Not only that, but the exhibit is preventing the restoration of the building in order to keep it functioning for the benefit of future generations. Much of the building behind the display requires restorative care and the interior work will ultimately reveal the original neo-classical design for the first time in almost 50 years. Features include marble skirting, columns and an engraved timber stage. As David Reeves says, ‘There is no way we’d be allowed to slap black paint on heritage marble today’ and returning the space to its original condition will take a careful team the best part of a year.
Once the space is ready, the Museum will install a war memorial enquiry centre in which people will be able to share knowledge and to learn about the human contributions to New Zealand’s war history. ‘It will make the whole top floor more cohesive and provide a reverential space for learning and contemplation,’ says David Reeves. He says that it’s important to remember that the museum was originally built using money provided by everyday Aucklanders to honour those who had died in the First World War and that because most of them were buried overseas, the museum acts as a tombstone for them. The newly restored section will highlight the personal stories of those who went and never came back and, as such, fulfils the museum’s original brief appropriately.

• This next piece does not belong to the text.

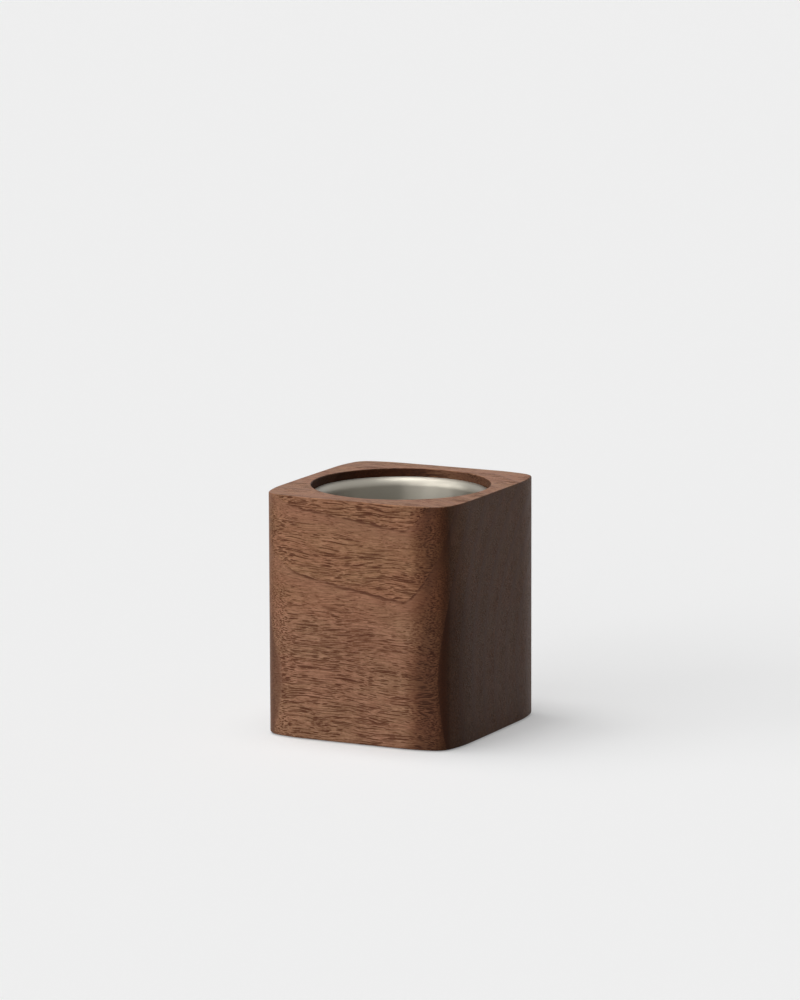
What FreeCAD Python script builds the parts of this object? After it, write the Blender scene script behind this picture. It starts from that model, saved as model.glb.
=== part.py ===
"""Desk pen pot: a solid walnut block with a drop-in stainless-steel cup.

Millimetres, +Z up. The origin is the middle of the footprint, on the surface
that the pot stands on. The block's wide faces look along -Y and +Y.
"""
import FreeCAD, Part
import math
import os

# --- walnut block ---
BLOCK_WIDTH = 76.0          # across the two side faces at their middles, along X
BLOCK_DEPTH = 80.0          # across the front and back faces at their middles, along Y
BLOCK_HEIGHT = 88.0         # underside to top face
FACE_TURN = 0.6             # degrees that an upright face turns on each side of its middle
SOFTENING_TURN = 15.0       # degrees that the wide curve turns between a face and its corner
SOFTENING_RADIUS = 45.0     # that wide curve
CORNER_RADIUS = 7.3         # the middle of each upright corner
TOP_EASE = 0.4              # small round on the top edges, outside and at the bore
BOTTOM_EASE = 0.8           # small round on the bottom edge
MOUTH_RADIUS = 32.4         # the bore where it shows above the cup's lip
FLOOR_THICKNESS = 8.0       # underside of the block to the floor of the bore
BORE_CORNER = 1.5           # left by the cutter round the floor of the bore

# --- steel cup ---
SHEET = 0.8                 # thickness of the drawn sheet
LIP_DROP = 3.0              # top face of the block down to the top of the lip
LIP_LAND = 0.5              # flat edge of the lip outside its curve
LIP_ROUND = 0.25            # deburred edge of the lip
FLARE_RADIUS = 3.0          # the lip's curve, on the side that shows
CUP_CORNER = 6.0            # outside radius between the cup's wall and floor

# --- pads ---
SEAT_THICKNESS = 2.0        # soft disc between the floors of the bore and the cup
SEAT_MARGIN = 1.5           # disc edge to the start of the cup's corner
BASE_THICKNESS = 1.6        # sheet let into the underside of the block
BASE_PROUD = 0.3            # how far that sheet stands out below the block
BASE_MARGIN = 6.0           # block's face to the edge of the recess
BASE_CORNER = 6.0           # corners of the recess

# --- fits ---
LIP_CLEARANCE = 0.3         # lip edge to the mouth of the bore, all round
CUP_CLEARANCE = 0.4         # cup to the bore that follows it below the lip
BASE_CLEARANCE = 0.25       # base sheet to the side of its recess

# --- levels, from the standing surface up ---
BLOCK_BOTTOM = BASE_PROUD
BLOCK_TOP = BLOCK_BOTTOM + BLOCK_HEIGHT
BORE_FLOOR = BLOCK_BOTTOM + FLOOR_THICKNESS
CUP_BOTTOM = BORE_FLOOR + SEAT_THICKNESS
LIP_TOP = BLOCK_TOP - LIP_DROP
FLARE_LEVEL = LIP_TOP - FLARE_RADIUS

# --- radii, from the mouth of the bore in ---
LIP_RADIUS = MOUTH_RADIUS - LIP_CLEARANCE
FLARE_CENTRE = LIP_RADIUS - LIP_LAND
CUP_INSIDE = FLARE_CENTRE - FLARE_RADIUS
CUP_OUTSIDE = CUP_INSIDE + SHEET
BORE_RADIUS = CUP_OUTSIDE + CUP_CLEARANCE
SEAT_RADIUS = CUP_OUTSIDE - CUP_CORNER - SEAT_MARGIN

HALF_ROOT = math.sqrt(0.5)
ABOVE_TOP = 5.0             # how far cutting tools reach past the block


def face_radii(width, depth, corner):
    """Radii of the front and side faces that make the closed outline as wide and deep as asked."""
    turn = math.radians(FACE_TURN)
    soft = math.radians(FACE_TURN + SOFTENING_TURN)
    reach = SOFTENING_RADIUS * (math.sin(soft) - math.sin(turn) + math.cos(turn) - math.cos(soft))
    reach += corner * (math.cos(soft) - math.sin(soft))
    along = math.sin(turn)
    across = 1 - math.cos(turn)
    span_x = width / 2 - reach
    span_y = depth / 2 - reach
    share = along * along - across * across
    return (along * span_x - across * span_y) / share, (along * span_y - across * span_x) / share


def soft_square(width, depth, corner, level):
    """Flat face whose outline turns slowly along each side, faster beside a corner, fastest at it."""
    front_radius, side_radius = face_radii(width, depth, corner)
    arcs = []
    for quarter in range(4):
        start = 90 * quarter - FACE_TURN
        arcs.append((side_radius if quarter % 2 else front_radius, start, start + 2 * FACE_TURN))
        arcs.append((SOFTENING_RADIUS, arcs[-1][2], arcs[-1][2] + SOFTENING_TURN))
        arcs.append((corner, arcs[-1][2], start + 90 - SOFTENING_TURN))
        arcs.append((SOFTENING_RADIUS, arcs[-1][2], start + 90))

    def outward(degrees):
        return FreeCAD.Vector(math.sin(math.radians(degrees)), -math.cos(math.radians(degrees)), 0)

    at = FreeCAD.Vector(0, front_radius - depth / 2, level) + outward(-FACE_TURN) * front_radius
    first = at
    edges = []
    for number, (radius, start, end) in enumerate(arcs):
        centre = at - outward(start) * radius
        middle = centre + outward((start + end) / 2) * radius
        last = first if number == len(arcs) - 1 else centre + outward(end) * radius
        edges.append(Part.Arc(at, middle, last).toShape())
        at = last
    return Part.Face(Part.Wire(edges))


class Profile:
    """Half section in the XZ plane, drawn point by point and then turned round Z."""

    def __init__(self, radius, level):
        self.at = FreeCAD.Vector(radius, 0, level)
        self.edges = []

    def line(self, radius, level):
        end = FreeCAD.Vector(radius, 0, level)
        self.edges.append(Part.LineSegment(self.at, end).toShape())
        self.at = end

    def quarter(self, centre_radius, centre_level, radius, level):
        """Quarter circle round a centre, ending at a point level with it or above or below it."""
        end = FreeCAD.Vector(radius, 0, level)
        centre = FreeCAD.Vector(centre_radius, 0, centre_level)
        middle = centre + ((self.at - centre) + (end - centre)) * HALF_ROOT
        self.edges.append(Part.Arc(self.at, middle, end).toShape())
        self.at = end

    def turned(self):
        wire = Part.Wire(self.edges)
        return Part.Face(wire).revolve(FreeCAD.Vector(0, 0, 0), FreeCAD.Vector(0, 0, 1), 360)


def level_edges(solid, level):
    """Edges that lie wholly at one level."""
    return [e for e in solid.Edges
            if abs(e.BoundBox.ZMin - level) < 1e-4 and abs(e.BoundBox.ZMax - level) < 1e-4]


def bore_tool():
    """The stepped hole: mouth, rounded ledge under the lip, and the bore that follows the cup."""
    ledge_round = FLARE_CENTRE - BORE_RADIUS
    ledge_level = FLARE_LEVEL + ledge_round
    p = Profile(0, BORE_FLOOR)
    p.line(BORE_RADIUS - BORE_CORNER, BORE_FLOOR)
    p.quarter(BORE_RADIUS - BORE_CORNER, BORE_FLOOR + BORE_CORNER, BORE_RADIUS, BORE_FLOOR + BORE_CORNER)
    p.line(BORE_RADIUS, FLARE_LEVEL)
    p.quarter(FLARE_CENTRE, FLARE_LEVEL, FLARE_CENTRE, ledge_level)
    p.line(MOUTH_RADIUS, ledge_level)
    p.line(MOUTH_RADIUS, BLOCK_TOP - TOP_EASE)
    p.quarter(MOUTH_RADIUS + TOP_EASE, BLOCK_TOP - TOP_EASE, MOUTH_RADIUS + TOP_EASE, BLOCK_TOP)
    p.line(MOUTH_RADIUS + TOP_EASE, BLOCK_TOP + ABOVE_TOP)
    p.line(0, BLOCK_TOP + ABOVE_TOP)
    p.line(0, BORE_FLOOR)
    return p.turned()


def recess_face(inset, level):
    """Outline of the underside recess, or of a sheet that lies inside it."""
    shrink = 2 * (BASE_MARGIN + inset)
    return soft_square(BLOCK_WIDTH - shrink, BLOCK_DEPTH - shrink, BASE_CORNER - inset, level)


def walnut_block():
    outline = soft_square(BLOCK_WIDTH, BLOCK_DEPTH, CORNER_RADIUS, BLOCK_BOTTOM)
    block = outline.extrude(FreeCAD.Vector(0, 0, BLOCK_HEIGHT))
    block = block.makeFillet(TOP_EASE, level_edges(block, BLOCK_TOP))
    block = block.makeFillet(BOTTOM_EASE, level_edges(block, BLOCK_BOTTOM))
    recess_depth = BASE_THICKNESS - BASE_PROUD
    recess = recess_face(0, BLOCK_BOTTOM - ABOVE_TOP).extrude(FreeCAD.Vector(0, 0, ABOVE_TOP + recess_depth))
    return block.cut([bore_tool(), recess]).Solids[0]


def steel_cup():
    """Drawn cup with a flared lip. The lip's top curve and underside share one centre."""
    p = Profile(0, CUP_BOTTOM)
    p.line(CUP_OUTSIDE - CUP_CORNER, CUP_BOTTOM)
    corner_level = CUP_BOTTOM + CUP_CORNER
    p.quarter(CUP_OUTSIDE - CUP_CORNER, corner_level, CUP_OUTSIDE, corner_level)
    p.line(CUP_OUTSIDE, FLARE_LEVEL)
    p.quarter(FLARE_CENTRE, FLARE_LEVEL, FLARE_CENTRE, LIP_TOP - SHEET)
    p.line(LIP_RADIUS, LIP_TOP - SHEET)
    p.line(LIP_RADIUS, LIP_TOP - LIP_ROUND)
    p.quarter(LIP_RADIUS - LIP_ROUND, LIP_TOP - LIP_ROUND, LIP_RADIUS - LIP_ROUND, LIP_TOP)
    p.line(FLARE_CENTRE, LIP_TOP)
    p.quarter(FLARE_CENTRE, FLARE_LEVEL, CUP_INSIDE, FLARE_LEVEL)
    p.line(CUP_INSIDE, corner_level)
    p.quarter(CUP_OUTSIDE - CUP_CORNER, corner_level, CUP_OUTSIDE - CUP_CORNER, CUP_BOTTOM + SHEET)
    p.line(0, CUP_BOTTOM + SHEET)
    p.line(0, CUP_BOTTOM)
    return p.turned()


def seat_pad():
    """Disc that the cup stands on."""
    return Part.makeCylinder(SEAT_RADIUS, SEAT_THICKNESS, FreeCAD.Vector(0, 0, BORE_FLOOR))


def base_pad():
    """Sheet that the pot stands on."""
    return recess_face(BASE_CLEARANCE, 0).extrude(FreeCAD.Vector(0, 0, BASE_THICKNESS))


PARTS = {
    "walnut_block": walnut_block,
    "steel_cup": steel_cup,
    "cup_seat_pad": seat_pad,
    "base_pad": base_pad,
}

os.makedirs("parts", exist_ok=True)
for name, make in PARTS.items():
    shape = make()
    shape.exportStep("parts/" + name + ".step")
    box = shape.BoundBox
    print(name, shape.ShapeType, "valid", shape.isValid(), "solids", len(shape.Solids),
          "volume", round(shape.Volume, 1), "z", round(box.ZMin, 3), round(box.ZMax, 3),
          "x", round(box.XLength, 3), "y", round(box.YLength, 3))
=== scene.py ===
"""Desk pen pot: a walnut block with a drop-in steel cup, a seat disc under the cup and a cork base."""
import math

import bmesh
import bpy
from mathutils import Matrix, Vector


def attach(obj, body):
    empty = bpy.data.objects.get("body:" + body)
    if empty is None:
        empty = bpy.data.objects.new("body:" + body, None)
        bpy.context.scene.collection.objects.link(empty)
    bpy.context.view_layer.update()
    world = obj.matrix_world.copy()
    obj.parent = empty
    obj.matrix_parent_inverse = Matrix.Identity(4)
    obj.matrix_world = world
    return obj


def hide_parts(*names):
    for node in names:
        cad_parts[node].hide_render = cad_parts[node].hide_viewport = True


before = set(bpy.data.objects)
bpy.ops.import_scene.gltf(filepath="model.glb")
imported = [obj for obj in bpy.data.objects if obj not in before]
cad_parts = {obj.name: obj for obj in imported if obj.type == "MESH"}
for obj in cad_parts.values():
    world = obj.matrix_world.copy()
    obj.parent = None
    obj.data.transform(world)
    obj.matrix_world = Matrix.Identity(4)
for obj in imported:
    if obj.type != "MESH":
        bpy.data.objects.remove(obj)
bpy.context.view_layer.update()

MM = 0.001

# --- walnut block, in millimetres, with +Z up from the standing surface ---
WIDTH = 76.0
DEPTH = 80.0
BLOCK_BOTTOM = 0.3
BLOCK_TOP = 88.3
FACE_TURN = 0.6
SOFTENING_TURN = 15.0
SOFTENING_RADIUS = 45.0
CORNER_RADIUS = 7.3
TOP_EASE = 0.4
BOTTOM_EASE = 0.8
MOUTH_RADIUS = 32.4
LEDGE_RADIUS = 31.6
LEDGE_LEVEL = 84.1
BORE_RADIUS = 29.8
BORE_FLOOR = 8.3
BORE_CORNER = 1.5

# --- steel cup ---
SHEET = 0.8
CUP_BOTTOM = 10.3
CUP_OUTSIDE = 29.4
CUP_CORNER = 6.0
FLARE_CENTRE = 31.6
FLARE_LEVEL = 82.3
LIP_RADIUS = 32.1
LIP_TOP = 85.3
LIP_ROUND = 0.25

# --- pads ---
SEAT_RADIUS = 21.9
SEAT_THICKNESS = 2.0
BASE_MARGIN = 6.0
BASE_CORNER = 6.0
BASE_THICKNESS = 1.6
BASE_CLEARANCE = 0.25
RECESS_LEVEL = 1.6

# --- rounded rims, and how far from them a ring holds the flat beside ---
SEAT_RIM = 0.2
BASE_RIM = 0.15
HOLD = 0.3
RIM_HOLD = 0.4
WALL_HOLD = 0.5

# --- how finely the curves are divided ---
FACE_STEPS = 24
SOFTENING_STEPS = 10
CORNER_STEPS = 20
EASE_STEPS = 6
TURN_STEPS = 256
MERGE_DISTANCE = 0.0005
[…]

Auckland 1866 will officially close at 5pm on Sunday, 27 September 2015, following a special finale weekend as part of the Auckland Heritage Festival on 26 and 27 September. Aucklanders are encouraged to visit, share their memories and learn about the technology that will enable the exhibition and its collections to continue to be available online. There will be behind the scenes tours that reveal the original heritage architecture and the gallery will come alive with Victorian characters, activities and photo opportunities.